Che il vino sia – anche – un mistero non è solo un luogo comune ma un dato empirico ineludibile.
Uno dei misteri del vino è quando ha un andamento retrogrado. Ne ho già scritto e ne riscrivo volentieri, stavolta su sollecitazione del gruppo Facebook “Su, dai, ridiccelo”
Il vino – quello vero intendo, il prodotto di un luogo e di un artigiano, non la bevanda standardizzata ottenuta tramite protocolli industriali – si comporta spesso in modo eccentrico. Ha una sua personalità e fa come gli pare. Se gli girano ti manda per campi, diciamo; se è in buona, ti fa salire sul suo tappeto magico alcolico e, senza sovrapprezzo per la corsa, ti trasporta in regioni celesti cui non avresti mai avuto accesso senza prima defungere o spararti in vena mezzo litro di acido lisergico.
E dunque.
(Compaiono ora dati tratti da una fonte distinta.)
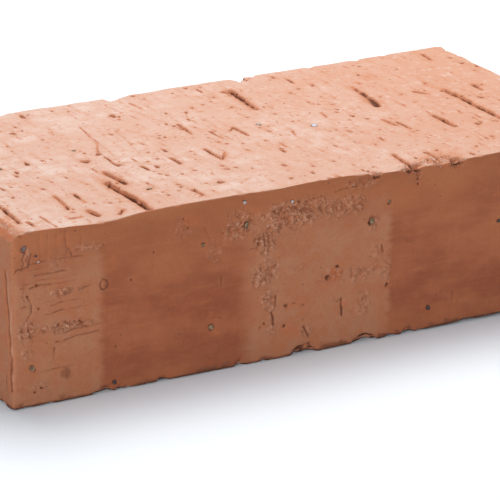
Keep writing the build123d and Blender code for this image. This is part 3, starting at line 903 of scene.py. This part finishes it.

Il percorso classico del vino maturo appena stappato, specie del vino che è costruito per reggere molto tempo in bottiglia, è:
– esordio olfattivo contratto, quasi ostile al bevitore; riduzione più o meno forte; scarsità o assenza di aromi
– sapore di conseguenza, un po’ cubista: acidità da una parte, tannini dall’altra (nel caso di un rosso, ovvio), alcol su, aromi floreali e fruttati giù
– sviluppo all’aria che scioglie tutti i suddetti nodi e schiarisce il panorama, smussando gli spigoli e aprendo i profumi e il gusto
– incipienti toni ossidativi dopo un giorno o due dalla stappatura, ossidazione completa dopo una settimana o giù di lì, secondo i singoli casi
Alcune volte però succede l’esatto opposto. Certo, il rilievo statistico mostra che non si tratta di casi frequenti. A me è ricapitato qualche giorno fa. Stappato la sera precedente, un grande vino della Mosella, il Riesling Spätlese Wehlener Sonnenuhr Dr Loosen 2001, appariva nobilmente stanco, su toni delicatamente evoluti di mandarino candito e zafferano. La conclusione sembrava ovvia, quella sera: il vino è quasi arrivato, l’ultima bottiglia andrà bevuta in fretta.
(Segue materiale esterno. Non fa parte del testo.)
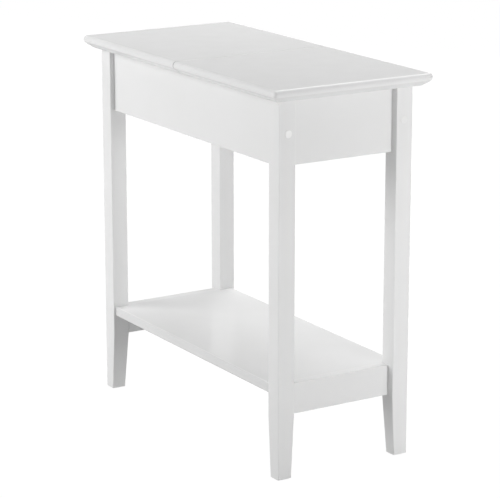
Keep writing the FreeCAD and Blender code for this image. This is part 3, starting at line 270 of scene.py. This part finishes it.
def metal(name, dark, light, rough, stretch, scratch):
    """Plated or turned metal: fine tool marks, and stains in colour and roughness."""
    material, tree, shader = new_material(name)
    stains = noise(tree, place_coordinates(tree), METAL_STAIN_SCALE, detail=4.0)
    tree.links.new(ramp(tree, stains, dark, light), shader.inputs["Base Color"])
    tree.links.new(span(tree, stains, *rough), shader.inputs["Roughness"])
    marks = noise(tree, place_coordinates(tree, stretch=stretch), 1.0, detail=3.0)
    tree.links.new(bump(tree, marks, scratch), shader.inputs["Normal"])
    shader.inputs["Metallic"].default_value = 1.0
    return material


def right_cap_shade_share(tree, share):
    """Painted shade: one at the caps of the left legs, and the share at those of the right legs."""
    across = axis_part(tree, place_coordinates(tree), "X")
    return span(tree, across, 1.0, share, start=CAP_ROWS[0], end=CAP_ROWS[1])


def plastic(name, dark, light, rough, grain_scale, grain_depth, clear=0.0, right_shade=None):
    """Moulded plastic or rubber, with a fine moulded texture.

    right_shade is painted shade that gives the right legs' caps a duller white than the left legs'
    ones."""
    material, tree, shader = new_material(name)
    position = place_coordinates(tree)
    stains = noise(tree, position, PLASTIC_STAIN_SCALE, detail=3.0)
    colour = ramp(tree, stains, dark, light)
    # Painted shade on the right legs' caps.
    if right_shade is not None:
        colour = scaled(tree, colour, right_cap_shade_share(tree, right_shade))
    tree.links.new(colour, shader.inputs["Base Color"])
    tree.links.new(span(tree, stains, *rough), shader.inputs["Roughness"])
    texture = noise(tree, position, grain_scale)
    tree.links.new(bump(tree, texture, grain_depth), shader.inputs["Normal"])
    shader.inputs["Transmission Weight"].default_value = clear
    shader.inputs["IOR"].default_value = PLASTIC_IOR
    return material


def all_materials():
    """One material for each of the record's material slots."""
    return {
        # The top, rail and shelf whites are raised above PAINT_WHITE as painted light: lit copies
        # of the one white lacquer.
        "top_paint": paint("top_paint", white=0.82, gloss=(0.235, 0.255), edge_shade=0.97,
                           seam_shade=SEAM_SHADE),
        "leg_paint": paint("leg_paint", grain=LEG_GRAIN, grain_depth=LEG_GRAIN_DEPTH),
        "apron_paint": paint("apron_paint"),
        "rail_paint": paint("rail_paint", white=0.915, gloss=SHELF_GLOSS, peel=SHELF_PEEL,
                            edge_shade=0.87),
        "shelf_paint": paint("shelf_paint", white=0.88, gloss=SHELF_GLOSS, peel=SHELF_PEEL,
                             edge_shade=0.84),
        "compartment_paint": paint("compartment_paint", white=0.78, gloss=(0.38, 0.5)),
        "raw_wood": bare_wood("raw_wood", dark=(0.50, 0.34, 0.19), light=(0.74, 0.57, 0.38),
                              stretch=(60.0, 3.0, 60.0), pores=0.0002),
        "beech": bare_wood("beech", dark=(0.52, 0.34, 0.21), light=(0.72, 0.52, 0.36),
                           stretch=(90.0, 90.0, 90.0), pores=0.0001),
        "hinge_brass": metal("hinge_brass", dark=(0.66, 0.47, 0.20), light=(0.84, 0.64, 0.33),
                             rough=(0.22, 0.38), stretch=(900.0, 60.0, 900.0), scratch=0.00001),
        "hinge_steel": metal("hinge_steel", dark=(0.52, 0.52, 0.53), light=(0.68, 0.68, 0.70),
                             rough=(0.22, 0.36), stretch=(900.0, 200.0, 200.0), scratch=0.00001),
        "zinc_steel": metal("zinc_steel", dark=(0.56, 0.57, 0.60), light=(0.74, 0.75, 0.77),
                            rough=(0.20, 0.36), stretch=(700.0, 700.0, 700.0), scratch=0.00001),
        "cam_zinc": metal("cam_zinc", dark=(0.46, 0.46, 0.47), light=(0.62, 0.62, 0.63),
                          rough=(0.32, 0.5), stretch=(400.0, 400.0, 400.0), scratch=0.00003),
        "cap_plastic": plastic("cap_plastic", dark=(0.92, 0.92, 0.91), light=(0.94, 0.94, 0.94),
                               rough=(0.40, 0.50), grain_scale=1500.0, grain_depth=0.00001,
                               right_shade=0.88),
        "bumper_rubber": plastic("bumper_rubber", dark=(0.78, 0.78, 0.76), light=(0.86, 0.86, 0.84),
                                 rough=(0.25, 0.4), grain_scale=900.0, grain_depth=0.00002,
                                 clear=0.6),
        "glide_plastic": plastic("glide_plastic", dark=(0.80, 0.80, 0.78), light=(0.86, 0.86, 0.84),
                                 rough=(0.4, 0.55), grain_scale=1100.0, grain_depth=0.00003),
    }


def dress_nodes(materials):
    """Give each CAD node the better material of the slot that it came with."""
    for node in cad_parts.values():
        for place in node.material_slots:
            slot_name = place.material.name.split(".")[0]
            place.material = materials[slot_name]


# --- Stage ---------------------------------------------------------------------------------

def floor_plane(name, height, grey, glow):
    """A wide square floor with faint clouds in its grey and an even white glow."""
    half = FLOOR_SIDE / 2
    mesh = bpy.data.meshes.new(name)
    corners = [(-half, -half, height), (half, -half, height), (half, half, height),
               (-half, half, height)]
    mesh.from_pydata(corners, [], [(0, 1, 2, 3)])
    floor = bpy.data.objects.new(name, mesh)
    bpy.context.scene.collection.objects.link(floor)
    material, tree, shader = new_material(name)
    clouds = noise(tree, place_coordinates(tree), FLOOR_CLOUD_SCALE)
    dark = grey * FLOOR_CLOUD_SHADE
    colour = ramp(tree, clouds, (dark, dark, dark), (grey, grey, grey))
    tree.links.new(colour, shader.inputs["Base Color"])
    shader.inputs["Roughness"].default_value = FLOOR_ROUGHNESS
    shader.inputs["Specular IOR Level"].default_value = FLOOR_SPECULAR
    shader.inputs["Emission Color"].default_value = WHITE
    shader.inputs["Emission Strength"].default_value = glow
    mesh.materials.append(material)
    return floor


def make_floors():
    """The camera's white floor, and below it the grey one that only the light meets."""
    white = floor_plane("white_floor", 0.0, WHITE_FLOOR_GREY, WHITE_FLOOR_GLOW)
    white.visible_diffuse = False
    white.visible_glossy = False
    white.visible_transmission = False
    white.visible_shadow = False
    grey = floor_plane("bounce_floor", -BOUNCE_FLOOR_DROP, FLOOR_GREY, FLOOR_GLOW)
    grey.visible_camera = False


def make_sky():
    """An even white light from all sides."""
    world = bpy.data.worlds.new("studio")
    world.use_nodes = True
    background = world.node_tree.nodes["Background"]
    background.inputs["Color"].default_value = WHITE
    background.inputs["Strength"].default_value = SKY_STRENGTH
    bpy.context.scene.world = world


def direction(azimuth, elevation):
    """The unit vector from the object towards a place seen at those angles."""
    turn = math.radians(azimuth)
    rise = math.radians(elevation)
    level = math.cos(rise)
    return Vector((math.sin(turn) * level, -math.cos(turn) * level, math.sin(rise)))


def area_light(name, at, away, width, height, power):
    """A rectangular light at one place that shines against the direction away."""
    light = bpy.data.lights.new(name, "AREA")
    light.shape = "RECTANGLE"
    light.size = width
    light.size_y = height
    light.energy = power
    lamp = bpy.data.objects.new(name, light)
    lamp.location = at
    lamp.rotation_mode = "QUATERNION"
    lamp.rotation_quaternion = (-away).to_track_quat("-Z", "Y")
    bpy.context.scene.collection.objects.link(lamp)
    return lamp


def softbox(name, azimuth, elevation, distance, side, power):
    """A square light, placed by its direction and distance from the object."""
    away = direction(azimuth, elevation)
    return area_light(name, LIGHT_AIM + away * distance, away, side, side, power)


def fill(name, azimuth, elevation, distance, side, power):
    """A softbox without a highlight: the paint's gloss doesn't show it."""
    softbox(name, azimuth, elevation, distance, side, power).visible_glossy = False


def gridded_fill(name, azimuth, elevation, distance, side, power, aim, spread):
    """A fill with a grid: its narrow beam points to one side of the object and fades off it."""
    at = LIGHT_AIM + direction(azimuth, elevation) * distance
    lamp = area_light(name, at, (at - aim).normalized(), side, side, power)
    lamp.data.spread = math.radians(spread)
    lamp.visible_glossy = False


def back_wall():
    """A wide, low band of light behind the object, as bright as a lit studio wall."""
    away = direction(WALL_AZIMUTH, 0.0)
    middle = away * WALL_DISTANCE + Vector((0.0, 0.0, WALL_HEIGHT / 2))
    power = math.pi * WALL_WIDTH * WALL_HEIGHT * WALL_RADIANCE
    area_light("back_wall", middle, away, WALL_WIDTH, WALL_HEIGHT, power)


def make_lights():
    """Each light's numbers are its azimuth, elevation, distance, side and power."""
    softbox("left_back_softbox", -120.0, 20.0, 3.0, 1.6, 44.5)
    softbox("left_near_softbox", -95.0, 14.0, 1.7, 0.9, 4.8)
    softbox("right_back_softbox", 120.0, 55.0, 2.5, 1.5, 29.4)
    softbox("overhead_softbox", 0.0, 89.0, 3.0, 2.0, 12.2)
    fill("front_fill", 8.0, 3.0, 2.6, 0.9, 14.5)
    gridded_fill("front_right_fill", 6.0, 3.0, 2.6, 0.6, 1.69, FRONT_AIM, FRONT_SPREAD)
    fill("right_fill", 90.0, 8.0, 2.2, 1.0, 10.8)
    back_wall()


def make_camera():
    """The photograph's camera, which looks down at the object without a shift."""
    back = direction(CAMERA_AZIMUTH, CAMERA_ELEVATION)
    data = bpy.data.cameras.new("camera")
    data.sensor_width = SENSOR_MM
    data.lens = FOCAL_PIXELS / PHOTO_WIDTH * SENSOR_MM
    camera = bpy.data.objects.new("camera", data)
    camera.location = CAMERA_AIM + back * CAMERA_DISTANCE
    camera.rotation_mode = "QUATERNION"
    camera.rotation_quaternion = (-back).to_track_quat("-Z", "Y")
    bpy.context.scene.collection.objects.link(camera)
    bpy.context.scene.camera = camera


make_camera()
dress_nodes(all_materials())
make_floors()
make_sky()
make_lights()
bpy.context.scene.view_settings.view_transform = "Standard"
E invece manco per niente: il giorno dopo il vino rimasto nella bottiglia risultava fresco, dritto, veloce come quadrello di balestra. Una spremuta di arancia rossa. Prima semi-ossidato, dopo ventiquattro ore fresco come una rosa.
Può succedere con ogni tipologia di vino. Più spesso, o meno raramente insomma, con i vini rossi. Così descrivevo una decina d’anni fa la bevuta di un Barbaresco Borgogno del 1952:
“Il vino, peraltro a conti fatti assai buono, ha tenuto un comportamento bizzarro. Appena versato nel bicchiere si è offerto con generosa ampiezza e chiarezza d’esposizione, contrariamente a quanto capita nella stragrande maggioranza dei casi aprendo una bottiglia tanto datata: un sottobosco accennato, su base di frutta candita (scorza d’arancio candita) e delicate note di fiori appassiti (rosa appassita). Anche al gusto espressivo, leggibile, scorreva a meraviglia e finiva con un delicato tono fungino e un ancor più leggero sentore di noci, a segnalarne la controllata ossidazione.
Incoraggiato da tali evidenze, il giorno dopo sono corso a berne un paio d’altri bicchieri. Con mia sorpresa il vino si era chiuso a riccio; e scrivo chiuso a riccio, non ossidato. I toni ossidativi erano scomparsi, così come quelli floreali e fruttati. Al loro posto, la configurazione che avrei dovuto trovare alla stappatura: note di forte riduzione, credenza chiusa, capocchia di fiammifero bruciata, bocca rigida, austera, dai tannini molto severi. Un percorso retrogrado.
Come gli amanti del vino sanno fin troppo bene, ammantando questa evidenza con strati di retorica stucchevole, ‘il vino è una materia vivente’, ‘il vino vero è imprevedibile, spiazza e confonde’. Retorica o no, è proprio così.”